Second, there's the Dolphin emulator. If you have a decent PC, you can run Tiger Woods 09 in 4K resolution. It looks shockingly clean when you bump up the internal resolution. You can even sync a real Wii Remote to your PC using a Bluetooth adapter and a Mayflash sensor bar. It’s the ultimate way to experience the game—the precision of the 2008 controls with the clarity of a modern monitor.

Actionable Next Steps for Retro Golfers

If you're dusting off the Wii to play Tiger Woods PGA Tour 09, keep these tips in mind to get the most out of the experience:

  • Calibrate Constantly: The MotionPlus sensors can drift. Lay the controller on a flat surface (like a coffee table) for a few seconds if the on-screen club starts looking wonky.
  • Focus on the Swing Plane: Don't just swing hard. The game measures the path of your swing more than the speed. A smooth, straight take-away is better than a violent, crooked one.
  • Check the Disc Golf: Seriously, don't skip it. It's a great palate cleanser after a stressful round of 18.
  • Adjust the Camera: The default camera can be a bit tight. Go into the settings and find a view that lets you see more of the environment; it helps with aiming your draws and fades.
  • Turn Off the Commentary: Save your sanity. Put on a podcast or some lo-fi beats in the background.

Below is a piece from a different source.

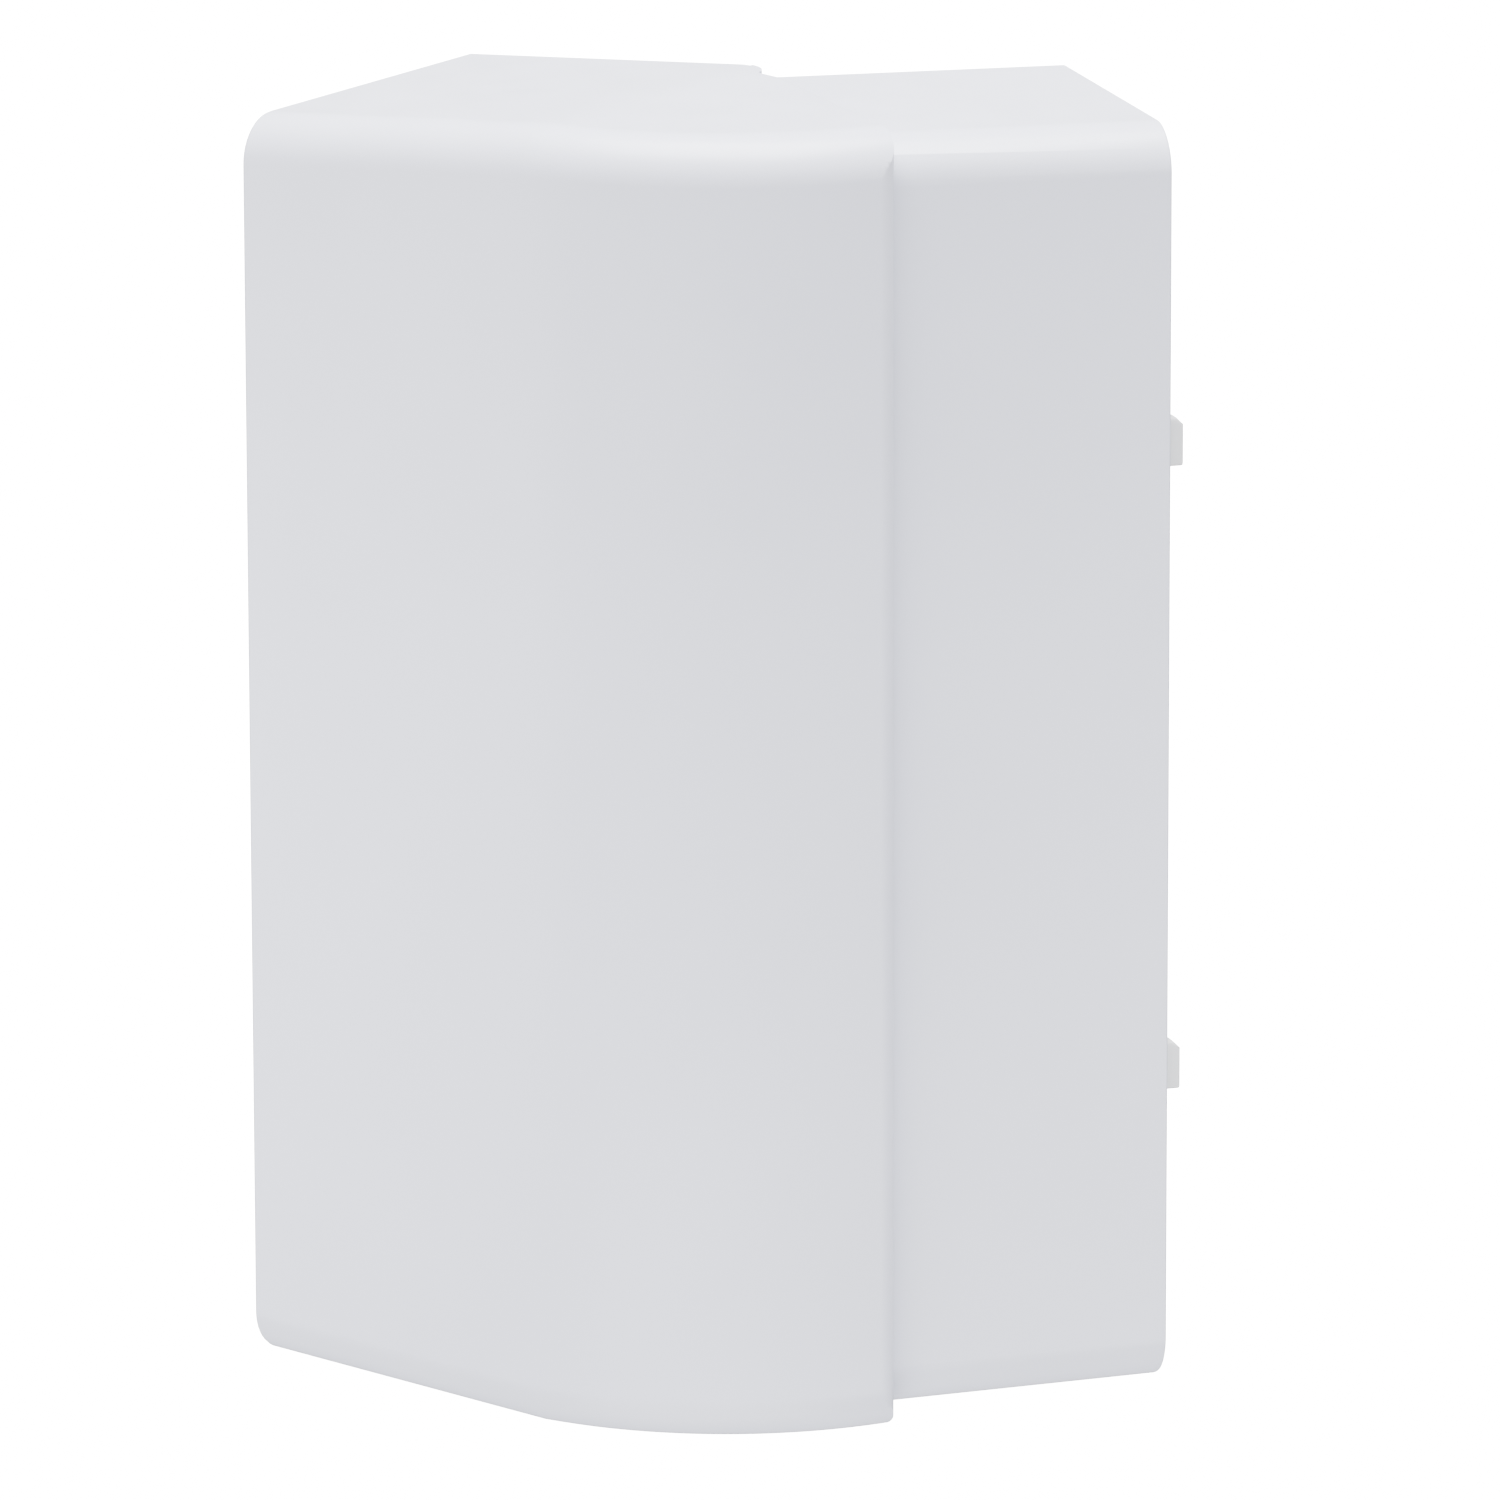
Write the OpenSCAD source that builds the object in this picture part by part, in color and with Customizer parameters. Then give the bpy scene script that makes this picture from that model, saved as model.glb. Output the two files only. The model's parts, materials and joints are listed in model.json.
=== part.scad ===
// Wall-mounted curtain motion sensor: a wall base with a head that swivels on a vertical hinge.
// Frame: origin at the centre of the wall face, +Y into the wall, +Z up, millimetres.
// The head has a frame of its own: hinge axis at its origin, lens towards -Y, broad side at +X.

/* [Head] */
// Height of the head at the hinge
head_h = 110; // [105:1:118]
// Width of the head across, from the valley side to the broad side
head_w = 33.4; // [32.8:0.1:36]
// Length of the head from the hinge line to its front face
head_len = 27.8; // [27.6:0.1:30]
// Slope of the top and bottom towards the front face, degrees
head_slope = 4.1; // [0.5:0.1:4.5]
// Rounding of the long edges on the broad side
edge_r = 3.9; // [3.4:0.1:4.2]
// Wall thickness of both housings
wall = 2; // [1.8:0.1:2.1]

/* [Base] */
// Length of the base from the hinge line to the wall face
base_len = 30; // [29:0.5:36]
// How far the base lies inside the head on the broad side
side_step = 3.1; // [2.9:0.1:3.5]
// How far the base lies below the top of the head
top_step = 1; // [0.8:0.05:1.2]
// Slope of the top and bottom of the base towards the wall, degrees
base_slope = 1; // [0.5:0.1:1.5]
// Distance between the two wall screws
screw_pitch = 60; // [50:1:66]
// Radius of the wall screw holes
screw_hole_r = 2.25; // [1.8:0.05:2.6]

/* [Swivel] */
// Turn of the head away from straight ahead
head_yaw = 50; // [45:1:52]
// Distance of the hinge axis from the valley side of the head
hinge_inset = 3; // [2.9:0.05:3.2]
// Radius of the hinge pins
pin_r = 1; // [0.8:0.05:1.1]
// Radial clearance of the hinge pins in the head
pin_clear = 0.05; // [0.02:0.01:0.08]

/* [Lens] */
// Width of the lens window
window_w = 21; // [18:0.5:21]
// Height of the lens window
window_h = 46; // [40:1:46]
// Height of the lens centre above the middle of the head
lens_z = 22; // [20:0.5:22]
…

Tiger Woods PGA Tour 09 Wii wasn't just a sports game; it was a proof of concept that actually worked. It turned your living room into a country club, minus the expensive membership fees and the bad outfits. Even nearly two decades later, that swing mechanic feels more "real" than half the stuff we see on mobile stores today. It's a testament to what happens when a developer actually cares about the specific strengths of a console rather than just porting a game and hoping for the best.